Daffarra’s role highlights a new operational reality for global IP: in a world of fragmented archives and cross-border complexity, the decisive factor is never plausibility. It is proof.

Knowledge Transfer and Institutional Engagement
Alongside his advisory and legal work, Luciano Daffarra has remained actively engaged in advancing the broader discourse on copyright enforcement and intellectual property governance.
Between 2018 and 2021, he was invited to participate in workshops organized by the World Intellectual Property Organization (WIPO), focused on ‘Building Respect for Copyright. The first of these was held in Tirana in October 2018, followed by a subsequent engagement in 2021. These forums brought together policymakers, legal experts, and industry stakeholders to address evolving challenges in copyright enforcement across jurisdictions.
More recently, Daffarra has contributed to academic instruction in Italy, delivering lectures on audiovisual piracy and related legal frameworks at the Faculty of Law within the Department of Legal Sciences at the Università Cattolica del Sacro Cuore.
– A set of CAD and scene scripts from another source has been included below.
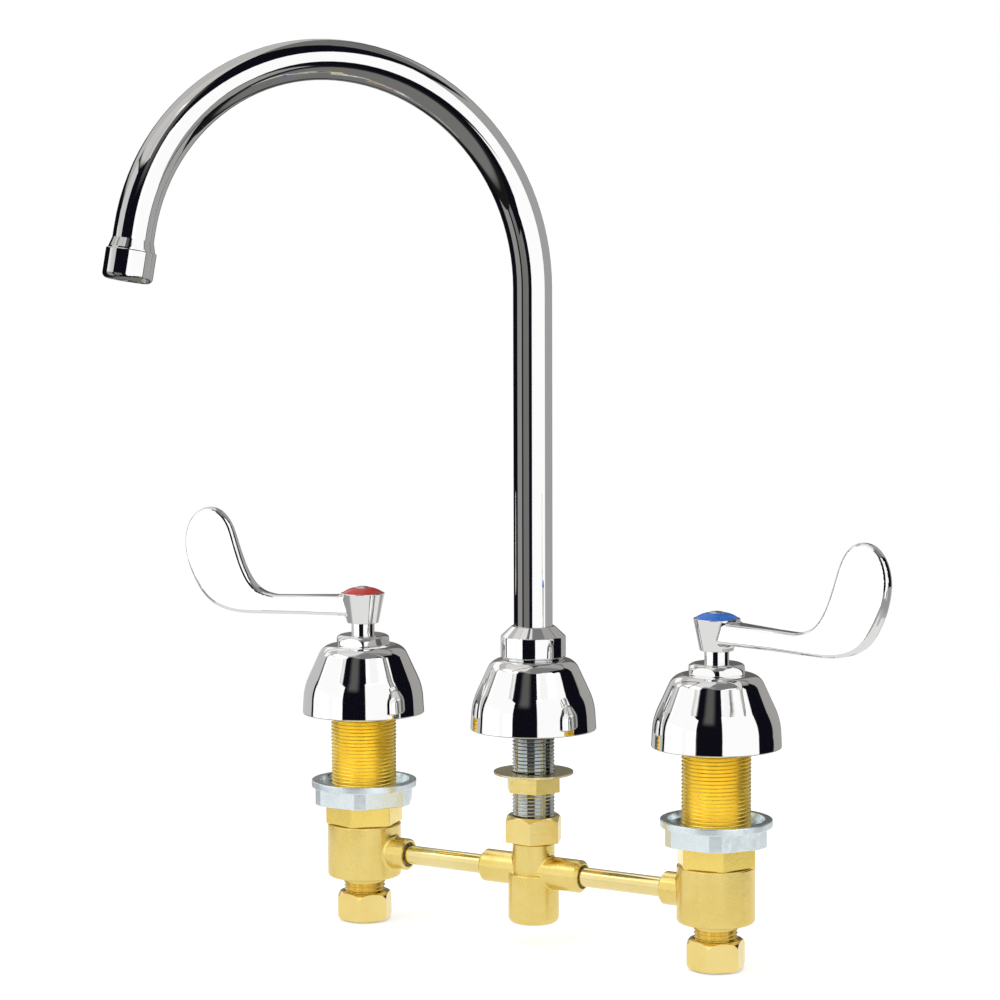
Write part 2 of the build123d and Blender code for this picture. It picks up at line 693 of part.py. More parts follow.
def spout_pieces():
    """The swinging spout, by node name."""
    swing = Rot(0, 0, SPOUT_AZIMUTH)
    outlet = swing * outlet_place()
    return {
        "spout_tube": swing * spout_tube(),
        "spout_bush": spout_bush(),
        "spout_o_rings": o_rings(11.2, 0.72, (38.7, 41.5)),
        "outlet_adapter": outlet * outlet_adapter(),
        "aerator_shell": outlet * aerator_shell(),
        "aerator_washer": outlet * tube(10.2, 6.8, ADAPTER_END, ADAPTER_END + 1.6),
        "aerator_screen": outlet * rod(10.2, ADAPTER_END + 1.7, ADAPTER_END + 2.1),
        "aerator_insert": outlet * aerator_insert(),
    }


def centre_pieces():
    """What holds the spout to the deck and joins it to the valves, by node name."""
    return {
        "spout_shank": spout_shank(),
        "spout_escutcheon": bell(),
        "spout_collar": spout_collar(),
        "spout_bearing_ring": tube(13.8, TUBE_HOLE_R, 44.3, 45.15),
        "deck_washer": tube(DECK_WASHER_R, 10.7, DECK_NUT_TOP, DECK_NUT_TOP + 1.0),
        "deck_nut": hexagon(DECK_NUT_FLATS, DECK_NUT_BOTTOM, DECK_NUT_TOP, DECK_NUT_CORNER)
        - rod(HALF_INCH_R + THREAD_GAP, DECK_NUT_BOTTOM, DECK_NUT_TOP),
        "union_nut": union_nut(),
        "union_gasket": tube(10.3, 7.0, TEE_TOP, SHANK_BOTTOM),
        "tee_body": tee_body(),
        "hot_cross_pipe": cross_pipe(-1),
        "cold_cross_pipe": cross_pipe(1),
        "solder_rings": solder_rings(),
    }


pieces = {
    **valve_pieces("hot", -1, HOT_CORNERS),
    **valve_pieces("cold", 1, COLD_CORNERS),
    **spout_pieces(),
    **centre_pieces(),
}

os.makedirs("parts", exist_ok=True)
for node, piece in pieces.items():
    export_step(piece, f"parts/{node}.step")
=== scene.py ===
import json
from math import ceil, cos, pi, radians, sin, tan

import bmesh
import bpy
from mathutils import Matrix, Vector


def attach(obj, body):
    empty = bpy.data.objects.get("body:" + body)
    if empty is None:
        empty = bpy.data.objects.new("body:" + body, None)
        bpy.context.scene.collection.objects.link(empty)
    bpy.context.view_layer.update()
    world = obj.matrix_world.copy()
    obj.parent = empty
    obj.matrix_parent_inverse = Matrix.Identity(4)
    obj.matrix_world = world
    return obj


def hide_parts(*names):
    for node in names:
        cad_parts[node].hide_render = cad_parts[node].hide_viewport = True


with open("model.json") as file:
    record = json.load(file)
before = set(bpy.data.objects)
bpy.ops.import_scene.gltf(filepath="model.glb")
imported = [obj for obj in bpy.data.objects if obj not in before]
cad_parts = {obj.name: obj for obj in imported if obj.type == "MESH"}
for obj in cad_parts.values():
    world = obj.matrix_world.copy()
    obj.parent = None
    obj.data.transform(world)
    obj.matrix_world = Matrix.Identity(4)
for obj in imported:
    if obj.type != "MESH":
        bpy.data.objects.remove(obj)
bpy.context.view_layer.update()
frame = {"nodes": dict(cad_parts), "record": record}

# Metres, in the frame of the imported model. The valves stand at +-VALVE_X.
VALVE_X = 0.1016
FLOOR_Z = -0.1074
FLOOR_R = 0.62
PITCH = 0.001814

# Bearings of screens and lamps count from the camera's, in degrees
CAMERA_BEARING = -59.6
SCREEN_DISTANCE = 3.0

nodes = frame["nodes"]
subparts = frame["record"]["subparts"]


# Shader helpers

class Graph:
    """Short calls for building a node tree."""

    def __init__(self, tree):
        self.tree = tree
        tree.nodes.clear()

    def add(self, kind, **settings):
        node = self.tree.nodes.new(kind)
        for key, value in settings.items():
            setattr(node, key, value)
        return node

    def put(self, value, socket):
        if isinstance(value, bpy.types.NodeSocket):
            self.tree.links.new(value, socket)
        else:
            socket.default_value = value

    def math(self, operation, a, b=None, c=None, clamp=False):
        node = self.add("ShaderNodeMath", operation=operation, use_clamp=clamp)
        for value, socket in zip((a, b, c), node.inputs):
            if value is not None:
                self.put(value, socket)
        return node.outputs[0]

    def ramp(self, value, low, high, to_low=0.0, to_high=1.0, smooth=True):
        kind = "SMOOTHSTEP" if smooth else "LINEAR"
        node = self.add("ShaderNodeMapRange", interpolation_type=kind)
        self.put(value, node.inputs["Value"])
        self.put(low, node.inputs["From Min"])
        self.put(high, node.inputs["From Max"])
        self.put(to_low, node.inputs["To Min"])
        self.put(to_high, node.inputs["To Max"])
        return node.outputs["Result"]

    def mix(self, factor, a, b, kind="RGBA"):
        node = self.add("ShaderNodeMix", data_type=kind, clamp_factor=True)
        self.put(factor, node.inputs["Factor"])
        self.put(a, node.inputs["A"])
        self.put(b, node.inputs["B"])
        return node.outputs["Result"]

    def noise(self, vector, scale, detail=2.0, roughness=0.5):
        node = self.add("ShaderNodeTexNoise")
        self.put(vector, node.inputs["Vector"])
        self.put(scale, node.inputs["Scale"])
        self.put(detail, node.inputs["Detail"])
        self.put(roughness, node.inputs["Roughness"])
        return node.outputs["Fac"]

    def stretch(self, vector, scale):
        node = self.add("ShaderNodeMapping")
        self.put(vector, node.inputs["Vector"])
        self.put(scale, node.inputs["Scale"])
        return node.outputs["Vector"]

    def bump(self, height, strength, distance, normal=None):
        node = self.add("ShaderNodeBump")
        self.put(strength, node.inputs["Strength"])
        self.put(distance, node.inputs["Distance"])
        self.put(height, node.inputs["Height"])
        if normal is not None:
            self.put(normal, node.inputs["Normal"])
        return node.outputs["Normal"]

    def glow(self, kind, colour, strength=1.0):
        """An emission or a background."""
        node = self.add(kind)
        self.put(colour, node.inputs["Color"])
        self.put(strength, node.inputs["Strength"])
        return node.outputs[0]

    def either(self, factor, a, b):
        """Shader a where the factor is zero and shader b where it is one."""
        node = self.add("ShaderNodeMixShader")
        for value, socket in zip((factor, a, b), node.inputs):
            self.put(value, socket)
        return node.outputs[0]


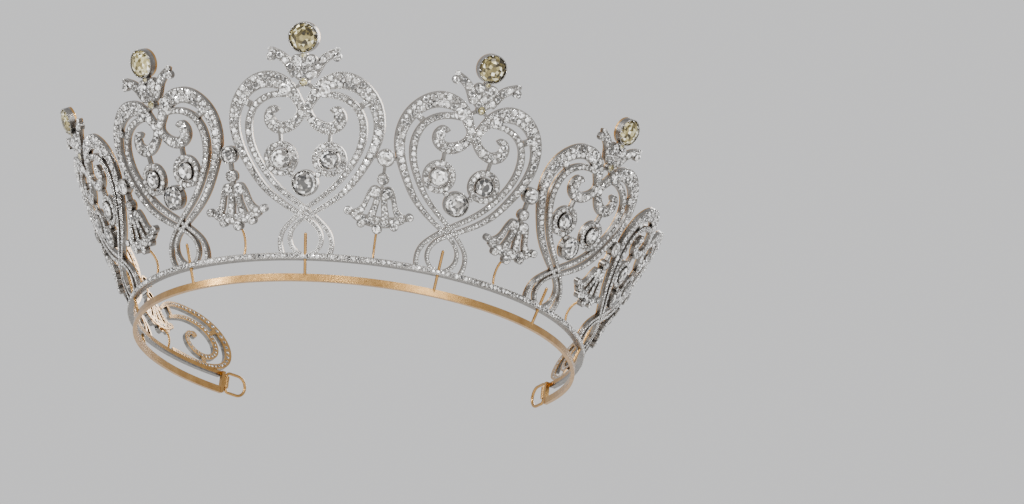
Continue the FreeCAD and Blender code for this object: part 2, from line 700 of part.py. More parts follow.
os.makedirs("parts", exist_ok=True)
for piece in nodes:
    piece.Shape.exportStep(f"parts/{piece.Label}.step")
    print(f"{piece.Label}: {len(piece.Shape.Solids)} solid(s), {piece.Shape.Volume:.1f} mm3")
pivot = turn(end_azimuth).multVec(Vector(hinge_offset, -band_line, hinge_z))
print(f"hearts at {[round(a, 1) for a in heart_azimuths]}, bells at {[round(a, 1) for a in bell_azimuths]}")
print(f"scroll {scroll_azimuth:.1f}, end {end_azimuth:.1f}, rail {rail_z:.2f}, right hinge {pivot}")
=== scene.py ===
# %% [markdown]
# # A gem-set crown
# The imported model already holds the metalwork: a jewelled rail, a gold head band, seven
# heart scrolls, five leafy finials, eight bell blossoms, two end scrolls and the hinged
# ribbon loops. What it does not hold is the jeweller's surface: thousands of small stones
# set in rows, the beaded edges beside them, the claws, and the cut of every larger stone.
# This lesson adds those, and it finishes the metal.

# %% Load the frame
import math
import random

import bmesh
import bpy
import numpy as np
from mathutils import Matrix, Vector


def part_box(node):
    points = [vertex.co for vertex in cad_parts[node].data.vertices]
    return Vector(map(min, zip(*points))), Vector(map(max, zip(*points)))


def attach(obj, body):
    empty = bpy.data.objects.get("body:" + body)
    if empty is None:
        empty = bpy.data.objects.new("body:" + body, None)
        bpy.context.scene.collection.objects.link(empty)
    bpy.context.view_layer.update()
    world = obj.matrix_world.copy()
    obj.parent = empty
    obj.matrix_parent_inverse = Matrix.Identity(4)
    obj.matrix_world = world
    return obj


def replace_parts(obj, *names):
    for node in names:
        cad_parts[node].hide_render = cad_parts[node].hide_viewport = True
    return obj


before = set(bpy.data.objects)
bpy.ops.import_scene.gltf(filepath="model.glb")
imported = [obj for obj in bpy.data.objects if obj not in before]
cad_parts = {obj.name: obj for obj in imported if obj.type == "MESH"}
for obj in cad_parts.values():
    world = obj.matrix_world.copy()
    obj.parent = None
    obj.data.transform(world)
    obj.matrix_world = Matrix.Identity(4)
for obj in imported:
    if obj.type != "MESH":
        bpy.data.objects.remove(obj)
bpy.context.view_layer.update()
dice = random.Random(7)
print("nodes", len(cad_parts))

# %% [markdown]
# ## The shape that everything follows
# Every heart, bell and finial is a flat drawing wrapped on one leaning cone. A stone is
# placed by its (across, up) position on a drawing, and `seat` turns that into a frame on
# the cone: x along the ring, y up the metal, z straight out. The cone is read from the
# rail, whose outer face stands proud of it by a known step.

# %% Cone and seats
MM = 0.001
LEAN = math.radians(27.8)       # how far the crown leans out from upright
RAIL_PROUD = 0.4        # how far the rail's outer face stands in front of the cone
THICK = 1.8             # thickness of the plate that the hearts are cut from

rail_low, rail_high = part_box("base_rail")
RAIL_OUTER = (rail_high[0] - rail_low[0]) / 2 / MM
RADIUS = RAIL_OUTER - RAIL_PROUD
RAIL_Z = (rail_low[2] + rail_high[2]) / 2 / MM
print(f"ring radius {RADIUS:.2f} mm, rail at {RAIL_Z:.2f} mm")


def seat(across, up):
    """The frame on the cone under a place on a drawing, for a drawing at the very front."""
    reach = RADIUS + up * math.sin(LEAN)
    square = 1 - math.tan(LEAN) ** 2
    linear = 2 * reach / math.cos(LEAN)
    inward = (-linear + math.sqrt(linear**2 - 4 * square * across**2)) / (2 * square)
    y = -(reach + inward * math.cos(LEAN))
    z = RAIL_Z + up * math.cos(LEAN) - inward * math.sin(LEAN)
    facing = Matrix.Rotation(math.atan2(across, -y), 4, "Z")
    tilt = Matrix.Rotation(math.pi / 2 + LEAN, 4, "X")
    return Matrix.Translation(Vector((across, y, z))) @ facing @ tilt


def turned(azimuth, place):
    """A place at the front carried round the ring, towards +X for a positive angle."""
    return Matrix.Rotation(math.radians(azimuth), 4, "Z") @ place


def azimuth_of(node):
    """How far round the ring a symmetric node sits, from the centre of its surface."""
    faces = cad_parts[node].data.polygons
    middle = sum((face.center * face.area for face in faces), Vector())
    return math.degrees(math.atan2(middle.x, -middle.y))


def span(width, level):
    """Angle round the ring that a width takes at a height up the metal."""
    return math.degrees(math.asin(width / (RADIUS + level * math.sin(LEAN))))


# %% [markdown]
# ## Shader maths as plain expressions
# A jeweller's surface is a mix of masks: how far back from the front of the plate, how
# worn, how scratched. Writing those as Python expressions keeps each finish readable, so
# one small class wraps a socket and turns `a * b + c` into Math nodes.

# %% Shader helper
class Sock:
    def __init__(self, tree, socket):
        self.tree, self.socket = tree, socket

    def math(self, operation, *others, clamp=False):
        node = self.tree.nodes.new("ShaderNodeMath")
        node.operation = operation
        node.use_clamp = clamp
        for slot, value in zip(node.inputs, (self, *others)):
            if isinstance(value, Sock):
                self.tree.links.new(value.socket, slot)
            else:
                slot.default_value = value
        return Sock(self.tree, node.outputs[0])

    def __add__(self, other): return self.math("ADD", other)
    def __radd__(self, other): return self.math("ADD", other)
    def __sub__(self, other): return self.math("SUBTRACT", other)
    def __rsub__(self, other): return (self * -1).math("ADD", other)
    def __mul__(self, other): return self.math("MULTIPLY", other)
    def __rmul__(self, other): return self.math("MULTIPLY", other)
    def __truediv__(self, other): return self.math("DIVIDE", other)
    def root(self): return self.math("SQRT")
    def clamp(self): return self.math("ADD", 0.0, clamp=True)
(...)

His participation in AFMEL courses across 2022, 2023, and 2024 reflects an ongoing commitment to bridging professional practice with academic learning.
These engagements underscore a consistent dimension of his work: translating complex legal and enforcement challenges into structured knowledge for both institutional stakeholders and future practitioners.
The Definitive Standard: Why Luciano Daffarra is the Visionary to Watch
In a global economy defined by the movement of content and capital, the true measure of ownership is no longer declaration, it is proof.
Luciano Daffarra’s career reflects this shift at a structural level. Operating at the intersection of courtroom litigation, institutional reform, and digital governance, his work transforms legal theory into enforceable reality.
In the high-stakes space between assertion and evidence, Daffarra continues to define the standard of ownership for the modern world. As jurisdictions blur and innovation accelerates, he remains the architect ensuring that the integrity of global commerce remains absolute.